Dr. Matt Davis, medical director of behavioral health at Portsmouth Regional Hospital, serves on the Executive Council of the New Hampshire Mental Health Society.
"What we need to do is find solutions now, not in five to 10 years," said Davis. "We need to look at the gaps identified. I think with the amount of attention this is getting now because of the crisis, it's the perfect time to act."
Davis said the report contained few surprises and highlighted the need for better community-based resources, but didn't really address the need for more beds.
"There wasn't anything surprising in the report," Jay Couture, executive director of Seacoast Mental Health Services, said. "It calls for the development of a 10-year plan. We had a 10-year plan in 2008 which was not funded as it was the time we went into the worst recession we had seen so we backslid."
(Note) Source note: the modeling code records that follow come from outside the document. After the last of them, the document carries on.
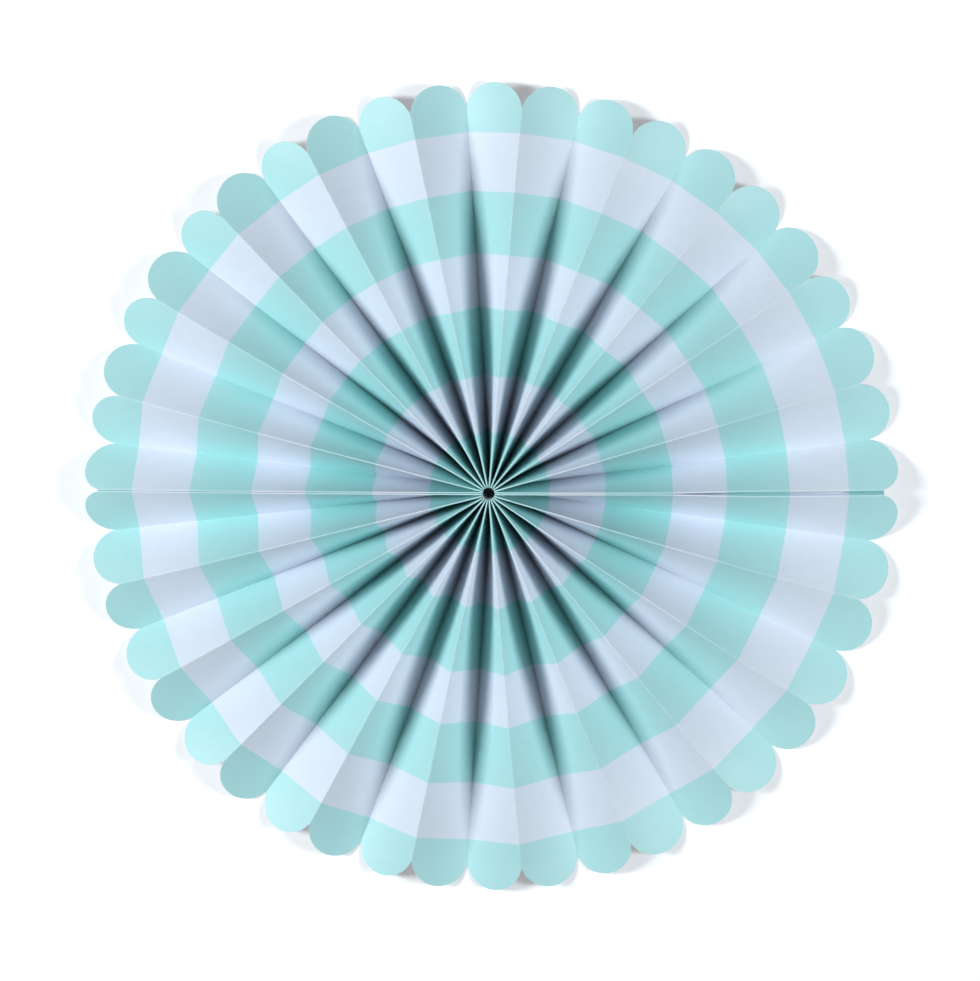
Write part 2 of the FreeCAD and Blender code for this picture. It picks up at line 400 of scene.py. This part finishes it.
    # A little cockle in the middle of each panel, none at its folds
    bumps = take(tree, "ShaderNodeTexNoise", {
        "Vector": take(tree, "GeometryNodeInputPosition"), "W": size["seed"],
        "Scale": size["warpScale"], "Detail": size["warpDetail"],
    }, noise_dimensions="4D")
    freedom = across * (1.0 - across) * 4.0 * share  # 1 in the middle of a panel's rim
    amount = (bumps - 0.5) * 2.0 * size["warp"] * freedom
    push = addNode(tree, "ShaderNodeVectorMath", operation="SCALE")
    tree.links.new(take(tree, "GeometryNodeInputNormal").socket, push.inputs[0])
    tree.links.new(amount.socket, push.inputs["Scale"])
    offset = Field(tree, push.outputs[0])
    warped = take(tree, "GeometryNodeSetPosition", {"Geometry": shaped, "Offset": offset})

    # Where a point lies on the flat sheet, for the print
    onSheet = take(tree, "ShaderNodeCombineXYZ", {
        "X": (panel + across) / panels,
        "Y": radius / size["tipRadius"],
    })
    onPoints = addNode(tree, "GeometryNodeFieldOnDomain", data_type="FLOAT_VECTOR", domain="POINT")
    tree.links.new(onSheet.socket, onPoints.inputs[0])
    mapped = addNode(tree, "GeometryNodeStoreNamedAttribute", {"Geometry": warped, "Name": "UVMap"},
                     data_type="FLOAT2", domain="CORNER")
    tree.links.new(onPoints.outputs[0], mapped.inputs["Value"])
    turned = take(tree, "GeometryNodeFlipFaces", {
        "Mesh": Field(tree, mapped.outputs[0]), "Selection": size["mirror"] > 0.0,
    })
    closeTree(tree, turned, size["material"])
    return tree


def pleatedPaper(name, node, sizes, front, back, tree):
    piece = runTree(name, tree, sizes, front)
    piece.data.materials.append(back)
    wall = piece.modifiers.new("thickness", "SOLIDIFY")
    wall.thickness = strip["thickness"]
    wall.offset = 0.0
    wall.material_offset = 1
    wall.material_offset_rim = 1
    bake(piece)
    smooth(piece.data)
    piece.data.set_sharp_from_angle(angle=paper["sharpAngle"])
    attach(piece, "root")
    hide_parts(node)


front, back = printedPaper(), plainPaper()
pleats = pleatTree(upperStrip)
pleatedPaper("upperPleatedPaper", "upper_pleated_strip", upperStrip, front, back, pleats)
pleatedPaper("lowerPleatedPaper", "lower_pleated_strip", lowerStrip, front, back, pleats)
print("pleated paper made")

thread = {
    "strands": 2,
    "strandShare": 0.46,  # of the thread's radius
    "twists": 22,
    "steps": 220,
    "sides": 6,
    "dark": linear(206, 206, 200),
    "pale": linear(238, 238, 232),
    "fuzzScale": 9000.0,
    "fuzzDetail": 3.0,
    "fuzzHeight": 0.00002,
    "roughness": 0.9,
    "gloss": 0.5,
}


def threadMaterial():
    material, tree, shader = newMaterial("bindingCotton", thread)
    fuzz = noise(tree, thread["fuzzScale"], thread["fuzzDetail"])
    addMottle(tree, shader, fuzz, thread)
    addBump(tree, shader, fuzz * thread["fuzzHeight"])
    return material


def twistedRing(name, node, material):
    low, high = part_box(node)
    level = (low[2] + high[2]) / 2
    threadRadius = (high[2] - low[2]) / 2
    ring = high[0] - threadRadius
    strandRadius = threadRadius * thread["strandShare"]
    lay = threadRadius - strandRadius
    verts, faces = [], []
    steps, sides = thread["steps"], thread["sides"]
    for strand in range(thread["strands"]):
        first = len(verts)
        for step in range(steps):
            angle = 2 * math.pi * step / steps
            twist = angle * thread["twists"] + 2 * math.pi * strand / thread["strands"]
            centre = ring + lay * math.cos(twist)
            for side in range(sides):
                turn = 2 * math.pi * side / sides
                out = centre + strandRadius * math.cos(turn)
                up = level + lay * math.sin(twist) + strandRadius * math.sin(turn)
                verts.append((out * math.cos(angle), out * math.sin(angle), up))
        for step in range(steps):
            for side in range(sides):
                nextStep, nextSide = (step + 1) % steps, (side + 1) % sides
                faces.append([first + a * sides + b for a, b in
                              ((step, side), (nextStep, side), (nextStep, nextSide), (step, nextSide))])
    mesh = bpy.data.meshes.new(name)
    mesh.from_pydata(verts, [], faces)
    mesh.materials.append(material)
    smooth(mesh)
    piece = addPiece(name, mesh)
    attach(piece, "root")
    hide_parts(node)


twistedRing("bindingCottonRing", "binding_thread", threadMaterial())

tape = {
    "dark": linear(214, 211, 196),
    "pale": linear(232, 230, 216),
    "hazeScale": 300.0,
    "hazeDetail": 2.0,
    "roughness": 0.35,
    "gloss": 0.5,
}


def tapeMaterial():
    material, tree, shader = newMaterial("seamTapeFilm", tape)
    addMottle(tree, shader, noise(tree, tape["hazeScale"], tape["hazeDetail"]), tape)
    return material


film = tapeMaterial()
for node in ("right_seam_tape", "left_seam_tape"):
    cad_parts[node].material_slots[0].material = film
print("thread and tape made")

studio = {
    "camera": Vector((0.068, 0.139, 1.5)),
    "aim": Vector((0.0, 0.0, 0.008)),
    "lens": 168.0,
    "clipStart": 0.01,
    "lamps": {  # direction and power
        "windowLamp": (math.radians(174), 15.9),
        "fillLamp": (math.radians(357), 11.3),
    },
    "lampHeight": 0.87,
    "lampReach": 1.1,
    "lampWidth": 0.3,
    "lampLength": 0.5,
    "lampColour": (0.9, 0.96, 1.0),
    "worldColour": (0.92, 0.96, 1.0, 1.0),
    "worldStrength": 0.14,
}
floor = {
    "size": 6.0,
    "colour": (0.93, 0.94, 0.95, 1.0),
    "roughness": 0.8,
    "gloss": 0.2,
    "glowColour": (1.0, 1.0, 1.0, 1.0),
    "glow": 0.25,
    "glowStart": 0.1,  # no glow shows through the middle hole
    "glowNear": 0.4,
    "glowFar": 1.2,  # from here on the floor is white however far the lamps are
}


def floorMaterial():
    material, tree, shader = newMaterial("paleFloor", floor)
    shader.inputs["Base Color"].default_value = floor["colour"]
    shader.inputs["Emission Color"].default_value = floor["glowColour"]
    seen = take(tree, "ShaderNodeLightPath", output="Is Camera Ray")
    place = addNode(tree, "ShaderNodeVectorMath", operation="LENGTH")
    tree.links.new(take(tree, "ShaderNodeTexCoord", output="Object").socket, place.inputs[0])
    away = Field(tree, place.outputs["Value"])
    far = ramped(away, floor["glowNear"], floor["glowFar"])
    glow = seen * (away > floor["glowStart"]) * mix(floor["glow"], 1.0, far)
    tree.links.new(glow.socket, shader.inputs["Emission Strength"])
    return material


def makeStudio():
    half = floor["size"] / 2
    mesh = bpy.data.meshes.new("paleFloor")
    corners = [(-half, -half, 0), (half, -half, 0), (half, half, 0), (-half, half, 0)]
    mesh.from_pydata(corners, [], [(0, 1, 2, 3)])
    mesh.materials.append(floorMaterial())
    addPiece("paleFloor", mesh)

    world = bpy.data.worlds.new("softWorld")
    world.use_nodes = True
    bpy.context.scene.world = world
    background = world.node_tree.nodes["Background"]
    background.inputs["Color"].default_value = studio["worldColour"]
    seen = take(world.node_tree, "ShaderNodeLightPath", output="Is Camera Ray")
    plug(world.node_tree, background.inputs["Strength"], mix(studio["worldStrength"], 1.0, seen))

    for name, (angle, power) in studio["lamps"].items():
        lampData = bpy.data.lights.new(name, "AREA")
        lampData.shape = "RECTANGLE"
        lampData.size = studio["lampWidth"]
        lampData.size_y = studio["lampLength"]
        lampData.energy = power
        lampData.color = studio["lampColour"]
        lamp = addPiece(name, lampData)
        reach = studio["lampReach"]
        lamp.location = (reach * math.cos(angle), reach * math.sin(angle), studio["lampHeight"])
        lamp.rotation_euler = (studio["aim"] - lamp.location).to_track_quat("-Z", "Y").to_euler()

    cameraData = bpy.data.cameras.new("camera")
    cameraData.lens = studio["lens"]
    cameraData.clip_start = studio["clipStart"]
    camera = addPiece("camera", cameraData)
    camera.location = studio["camera"]
    forward = (studio["aim"] - studio["camera"]).normalized()
    right = forward.cross(Vector((0.0, 1.0, 0.0))).normalized()  # +Y shows at the top
    up = right.cross(forward)
    camera.rotation_euler = Matrix((right, up, -forward)).transposed().to_euler()
    bpy.context.scene.camera = camera
    bpy.context.scene.view_settings.view_transform = "Standard"


makeStudio()
print("studio made")
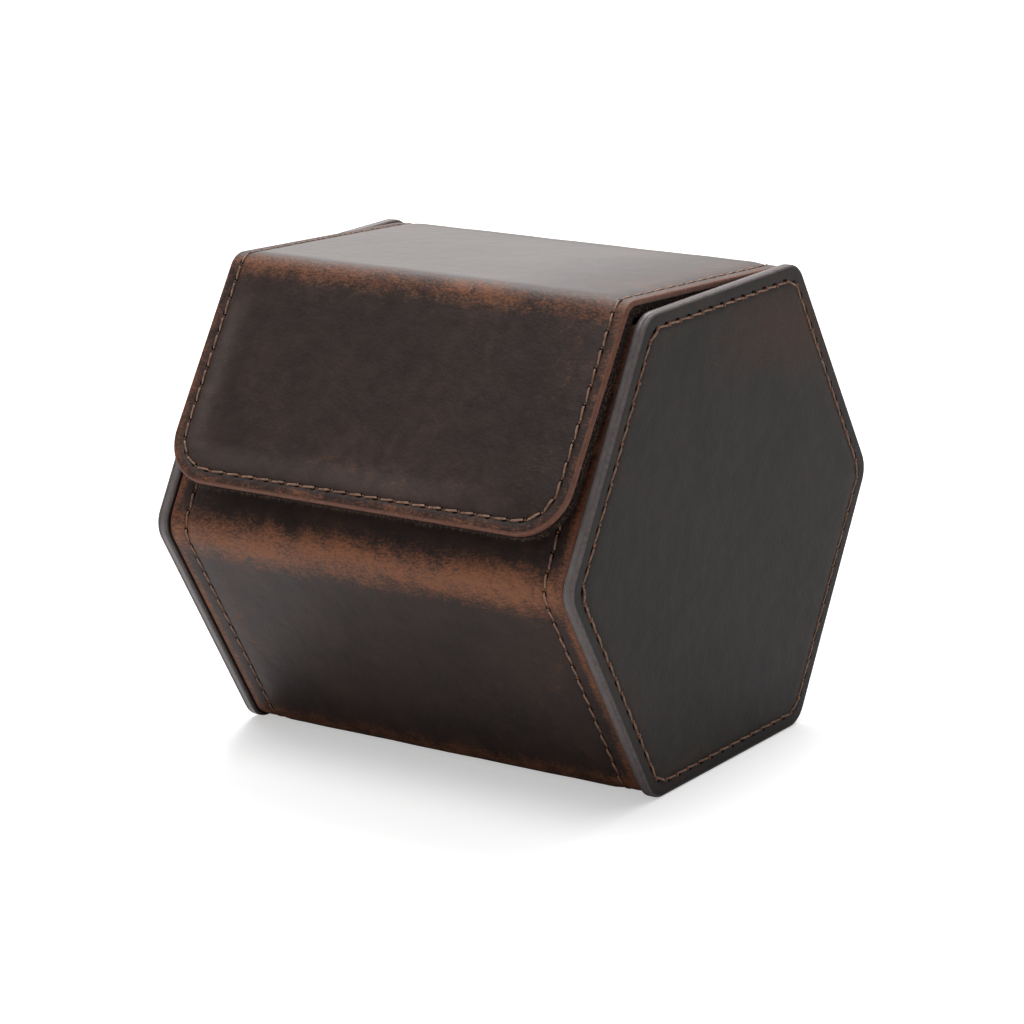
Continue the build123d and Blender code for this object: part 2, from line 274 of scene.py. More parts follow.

The recommendations in 2008 were not too different. Couture said that plan also addressed the needs for transitional housing and included detailed community-based options.
"So, this report affirms the needs," Couture said. "Now we need to create plans to implement the recommendations. Our systems are complex and interconnected. No one fix will take care of this."
One problem is the wait list for beds. The number of beds increased from 430 in 2016 to 458 in 2017. The report indicates that increased outpatient services for crisis prevention could be a way to reduce the demand for inpatient beds.
Because New Hampshire Hospital was in such a crunch because of the increased influx of mental health and substance abuse patients, Portsmouth Regional Hospital and Parkland Hospital made efforts to supplement with additional beds and two new programs.
Justin Looser, director of behavioral health at PRH, said that adding new beds and programs was needed, but it still has not mitigated the problem.
"We are all busting at the seams," said Looser. "We are not changing the global New Hampshire picture. Outpatient services are needed to avoid the need for hospitalization. We need a mixture of inpatient and outpatient services, and that costs money. Hospitals can work to expand beds, can build it, but if they can't staff it, there is no progress."
Looser said the state's mental health service providers need to work together to establish a clear line of care for patients.
"There is a global lack of resources in the state dedicated to mental health," said Davis. "We lack staff from the bottom right up to psychiatrists. There is a national shortage of psychiatrists in this field. We want to be part of the solution. New Hampshire used to be a role model in this area. We can be again with the right resources."
Couture said she would like to see better collaboration among the state's 10 mental health centers. She would like to see more transitional housing, particularly when it can allow people to remain in their own communities.
"The biggest challenge is housing," said Couture. "When people are released from a center or even jail, there is no way for them to ease back into society. They end up back where they started. We have one group home in Greenland, with eight beds. It's always full and there are always people waiting."
The report suggested a bridge subsidy program to address the need for housing, which Couture supports. The problem, she said, will be finding landlords willing to work with the people involved.
Another problem identified is the lack of sufficient workforce in the mental and behavioral health fields.
"We are competing with hospitals for employees," Couture said. "We can't afford to pay the salaries they can offer. So, staff in this field is often inadequate."
The report details a series of recommendations, which will serve as a foundation for the development of the 10-Year Plan for Mental Health, which was also part of a comprehensive package of initiatives passed in the 2017 Legislative Session. It was funded with a contribution from the New Hampshire Hospital Association and federal resources.